Follow TV Tropes

Reviews Literature / BZRK

Go To

GalagaGuru Since: Aug, 2010
07/16/2014 17:54:45 •••

Not a Fan (book 1)

I have two major problems with book one. Problem one is best demonstrated with a story.

At some point I was trying to sort out the BZRK members in my head. The anhedonic one, the nice one, the lol-so-random one, and the two nondescript ones. I had trouble remembering which one of those last two did what. Then one of them died. I was relieved, since now I could break them down into "the nondescript one" and "the dead one". The thing is, I don't really care about most of the team any more than I did the one who died, even after the nondescript one gained slightly more personality. The only standout character to me was Vincent, but we spend more of our time with problem number two.

Keats and Plath's romance is the most boring thing I've read from post-Animorphs Applegrant. Which is strange, since they've written perfectly fine romance before. Rachel and Tobias from Animorphs needed each other to stay human in very different ways. Sam and Astrid from Gone kept each other in check. Even Christopher and Etain's relationship from Everworld developed one of their characters and gave weight to the actions of the other. Keats and Plath? They share scenes constantly, and neither one of them is better for it. All they do is sit around talking about the war and their relationship. It goes nowhere, and it makes the two of them (neither of whom are particularly well-developed yet) feel even more homogeneous. Keats and Plath do have some key differences that could be developed so that they're different enough that a relationship between them could be interesting, but that's not this book.

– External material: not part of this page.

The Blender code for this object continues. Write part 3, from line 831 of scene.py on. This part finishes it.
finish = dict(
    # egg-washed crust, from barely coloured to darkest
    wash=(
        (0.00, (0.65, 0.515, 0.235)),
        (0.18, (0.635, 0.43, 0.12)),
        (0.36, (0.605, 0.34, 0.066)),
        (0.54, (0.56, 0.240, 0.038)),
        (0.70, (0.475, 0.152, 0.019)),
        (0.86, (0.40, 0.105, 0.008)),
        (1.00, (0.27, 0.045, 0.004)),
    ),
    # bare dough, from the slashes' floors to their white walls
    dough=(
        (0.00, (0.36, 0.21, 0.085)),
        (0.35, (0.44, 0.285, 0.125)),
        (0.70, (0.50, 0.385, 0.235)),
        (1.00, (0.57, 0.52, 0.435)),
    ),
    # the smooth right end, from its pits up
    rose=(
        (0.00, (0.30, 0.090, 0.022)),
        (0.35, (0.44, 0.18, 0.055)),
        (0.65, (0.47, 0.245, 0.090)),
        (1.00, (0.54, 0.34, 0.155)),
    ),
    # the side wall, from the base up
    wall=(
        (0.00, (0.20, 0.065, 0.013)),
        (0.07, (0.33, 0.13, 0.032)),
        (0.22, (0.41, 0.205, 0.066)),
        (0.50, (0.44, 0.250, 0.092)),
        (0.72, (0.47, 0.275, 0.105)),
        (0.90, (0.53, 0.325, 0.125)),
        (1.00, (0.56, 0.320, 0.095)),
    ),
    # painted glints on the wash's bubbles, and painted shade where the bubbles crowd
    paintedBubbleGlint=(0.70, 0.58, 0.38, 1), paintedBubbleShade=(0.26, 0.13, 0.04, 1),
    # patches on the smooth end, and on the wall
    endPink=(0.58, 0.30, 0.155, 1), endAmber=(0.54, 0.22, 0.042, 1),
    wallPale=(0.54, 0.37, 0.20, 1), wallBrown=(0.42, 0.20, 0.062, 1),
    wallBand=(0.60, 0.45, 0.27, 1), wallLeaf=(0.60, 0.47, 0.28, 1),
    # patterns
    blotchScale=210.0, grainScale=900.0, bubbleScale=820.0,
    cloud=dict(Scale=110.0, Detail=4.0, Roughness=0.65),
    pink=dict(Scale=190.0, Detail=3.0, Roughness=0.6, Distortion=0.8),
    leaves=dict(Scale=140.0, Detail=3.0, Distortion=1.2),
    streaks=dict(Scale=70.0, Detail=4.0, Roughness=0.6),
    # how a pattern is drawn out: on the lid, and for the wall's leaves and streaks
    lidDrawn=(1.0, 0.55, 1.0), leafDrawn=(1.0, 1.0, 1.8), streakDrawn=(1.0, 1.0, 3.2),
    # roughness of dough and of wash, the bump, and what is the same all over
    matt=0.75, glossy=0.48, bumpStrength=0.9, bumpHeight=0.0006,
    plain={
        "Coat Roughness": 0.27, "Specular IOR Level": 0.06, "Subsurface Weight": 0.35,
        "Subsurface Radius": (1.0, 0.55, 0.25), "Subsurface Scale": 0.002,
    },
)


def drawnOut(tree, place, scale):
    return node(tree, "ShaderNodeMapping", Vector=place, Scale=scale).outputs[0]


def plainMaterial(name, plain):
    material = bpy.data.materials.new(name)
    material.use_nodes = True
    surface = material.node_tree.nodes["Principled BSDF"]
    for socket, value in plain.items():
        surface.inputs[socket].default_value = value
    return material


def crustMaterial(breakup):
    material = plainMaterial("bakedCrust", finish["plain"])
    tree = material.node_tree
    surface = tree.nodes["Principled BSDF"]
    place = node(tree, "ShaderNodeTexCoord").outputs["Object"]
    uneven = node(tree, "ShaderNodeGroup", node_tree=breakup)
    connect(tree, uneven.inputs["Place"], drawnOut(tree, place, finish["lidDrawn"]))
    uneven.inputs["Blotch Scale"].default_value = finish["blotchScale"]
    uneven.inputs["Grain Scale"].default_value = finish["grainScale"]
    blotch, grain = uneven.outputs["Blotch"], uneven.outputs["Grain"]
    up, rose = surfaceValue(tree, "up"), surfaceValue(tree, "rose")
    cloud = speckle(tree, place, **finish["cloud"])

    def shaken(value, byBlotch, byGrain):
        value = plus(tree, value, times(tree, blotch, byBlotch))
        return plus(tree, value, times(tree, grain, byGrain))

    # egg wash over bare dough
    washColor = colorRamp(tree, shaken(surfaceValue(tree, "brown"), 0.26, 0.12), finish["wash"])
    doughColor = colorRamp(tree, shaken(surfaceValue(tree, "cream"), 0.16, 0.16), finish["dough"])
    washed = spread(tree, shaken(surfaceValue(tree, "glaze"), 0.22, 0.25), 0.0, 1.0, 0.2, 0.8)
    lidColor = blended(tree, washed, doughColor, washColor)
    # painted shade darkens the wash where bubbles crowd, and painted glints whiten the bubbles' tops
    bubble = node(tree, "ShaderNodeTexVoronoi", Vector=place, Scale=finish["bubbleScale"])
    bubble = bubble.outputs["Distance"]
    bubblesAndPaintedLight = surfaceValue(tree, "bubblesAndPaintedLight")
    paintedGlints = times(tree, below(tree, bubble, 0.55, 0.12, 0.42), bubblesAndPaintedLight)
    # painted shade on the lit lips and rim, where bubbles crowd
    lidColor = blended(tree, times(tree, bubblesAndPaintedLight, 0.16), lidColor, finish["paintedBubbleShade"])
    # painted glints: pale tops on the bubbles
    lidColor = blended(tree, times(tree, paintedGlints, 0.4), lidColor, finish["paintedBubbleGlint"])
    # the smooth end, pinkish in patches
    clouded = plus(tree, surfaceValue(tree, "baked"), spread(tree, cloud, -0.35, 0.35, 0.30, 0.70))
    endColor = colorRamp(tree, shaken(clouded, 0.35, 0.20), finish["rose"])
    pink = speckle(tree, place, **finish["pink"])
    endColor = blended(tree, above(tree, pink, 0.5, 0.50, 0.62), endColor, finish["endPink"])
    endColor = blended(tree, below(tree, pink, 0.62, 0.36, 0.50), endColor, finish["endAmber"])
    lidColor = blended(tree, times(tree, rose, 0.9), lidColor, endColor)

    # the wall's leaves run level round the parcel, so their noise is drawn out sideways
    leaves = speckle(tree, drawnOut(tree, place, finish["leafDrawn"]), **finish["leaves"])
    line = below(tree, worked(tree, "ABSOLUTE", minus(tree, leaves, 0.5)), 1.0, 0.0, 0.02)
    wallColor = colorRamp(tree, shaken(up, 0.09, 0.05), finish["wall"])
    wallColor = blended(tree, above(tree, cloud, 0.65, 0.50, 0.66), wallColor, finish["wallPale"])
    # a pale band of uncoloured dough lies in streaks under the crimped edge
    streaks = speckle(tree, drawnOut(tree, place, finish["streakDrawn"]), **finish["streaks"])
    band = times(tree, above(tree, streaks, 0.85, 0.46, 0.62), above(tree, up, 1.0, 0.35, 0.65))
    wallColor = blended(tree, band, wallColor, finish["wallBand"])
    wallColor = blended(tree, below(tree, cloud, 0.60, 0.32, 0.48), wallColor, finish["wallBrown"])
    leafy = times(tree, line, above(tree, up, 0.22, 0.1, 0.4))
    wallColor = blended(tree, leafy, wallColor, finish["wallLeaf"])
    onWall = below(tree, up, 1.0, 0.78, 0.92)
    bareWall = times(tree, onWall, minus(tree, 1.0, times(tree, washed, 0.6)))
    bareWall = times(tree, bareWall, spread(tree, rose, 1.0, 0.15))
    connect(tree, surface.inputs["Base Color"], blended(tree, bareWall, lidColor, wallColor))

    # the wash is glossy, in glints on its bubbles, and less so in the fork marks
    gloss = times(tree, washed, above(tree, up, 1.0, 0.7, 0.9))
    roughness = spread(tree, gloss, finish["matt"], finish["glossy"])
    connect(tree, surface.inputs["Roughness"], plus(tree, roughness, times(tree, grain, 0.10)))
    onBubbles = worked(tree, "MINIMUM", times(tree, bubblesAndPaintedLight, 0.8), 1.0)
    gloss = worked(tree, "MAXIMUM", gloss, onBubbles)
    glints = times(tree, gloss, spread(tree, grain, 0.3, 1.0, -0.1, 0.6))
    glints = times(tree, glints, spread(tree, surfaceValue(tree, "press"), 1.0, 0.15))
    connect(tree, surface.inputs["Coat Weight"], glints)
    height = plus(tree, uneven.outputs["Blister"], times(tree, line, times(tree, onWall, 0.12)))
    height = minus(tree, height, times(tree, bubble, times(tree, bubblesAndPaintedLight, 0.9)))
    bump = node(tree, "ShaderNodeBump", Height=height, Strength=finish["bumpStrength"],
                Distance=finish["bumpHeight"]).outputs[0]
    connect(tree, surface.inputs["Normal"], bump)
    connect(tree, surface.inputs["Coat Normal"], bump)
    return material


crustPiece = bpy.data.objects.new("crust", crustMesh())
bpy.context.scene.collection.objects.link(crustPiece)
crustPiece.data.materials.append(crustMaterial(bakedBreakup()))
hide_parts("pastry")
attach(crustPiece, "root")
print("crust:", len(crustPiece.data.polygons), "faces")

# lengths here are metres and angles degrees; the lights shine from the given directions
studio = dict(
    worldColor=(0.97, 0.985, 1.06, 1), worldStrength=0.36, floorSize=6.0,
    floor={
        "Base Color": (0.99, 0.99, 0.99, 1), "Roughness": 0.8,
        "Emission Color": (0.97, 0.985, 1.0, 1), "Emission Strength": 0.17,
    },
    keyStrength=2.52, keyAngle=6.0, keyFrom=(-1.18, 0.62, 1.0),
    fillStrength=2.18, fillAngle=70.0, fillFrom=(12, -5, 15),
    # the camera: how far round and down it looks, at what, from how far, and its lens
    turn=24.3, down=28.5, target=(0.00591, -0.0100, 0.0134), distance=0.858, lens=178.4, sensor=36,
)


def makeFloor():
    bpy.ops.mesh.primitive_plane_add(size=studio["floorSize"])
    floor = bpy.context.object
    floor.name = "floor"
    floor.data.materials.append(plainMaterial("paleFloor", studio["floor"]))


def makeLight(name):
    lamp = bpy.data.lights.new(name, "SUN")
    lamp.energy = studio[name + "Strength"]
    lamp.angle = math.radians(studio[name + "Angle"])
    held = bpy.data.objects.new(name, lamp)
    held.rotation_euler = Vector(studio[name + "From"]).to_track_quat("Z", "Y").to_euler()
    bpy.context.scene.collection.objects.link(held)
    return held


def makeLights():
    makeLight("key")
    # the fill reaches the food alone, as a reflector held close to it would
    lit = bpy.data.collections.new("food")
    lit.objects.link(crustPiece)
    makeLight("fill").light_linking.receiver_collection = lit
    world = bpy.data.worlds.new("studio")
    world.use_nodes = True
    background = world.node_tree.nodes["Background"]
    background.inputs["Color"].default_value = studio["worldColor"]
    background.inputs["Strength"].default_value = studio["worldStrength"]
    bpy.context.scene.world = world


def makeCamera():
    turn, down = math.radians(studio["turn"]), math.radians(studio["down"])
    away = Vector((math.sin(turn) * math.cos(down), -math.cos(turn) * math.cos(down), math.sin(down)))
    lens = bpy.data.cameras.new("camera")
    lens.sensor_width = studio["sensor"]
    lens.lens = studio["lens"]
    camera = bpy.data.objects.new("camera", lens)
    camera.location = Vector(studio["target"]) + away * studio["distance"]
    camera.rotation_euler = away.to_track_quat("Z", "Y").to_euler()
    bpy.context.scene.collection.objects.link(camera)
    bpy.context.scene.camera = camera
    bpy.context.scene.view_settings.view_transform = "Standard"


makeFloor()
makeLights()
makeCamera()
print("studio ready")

It pains me to say all this, because I really love the good stuff. The AFGC has a lot more noteworthy characters than BZRK, and it's internal politics are much more interesting. And this being a Michael Grant book, we do spend a lot of time with the "villains". The action scenes are great. The interplay between the nano and macro is amazing to read about. I just wish that so much of the book wasn't such a painful Romantic Plot Tumor, and that more of BZRK was more well-developed.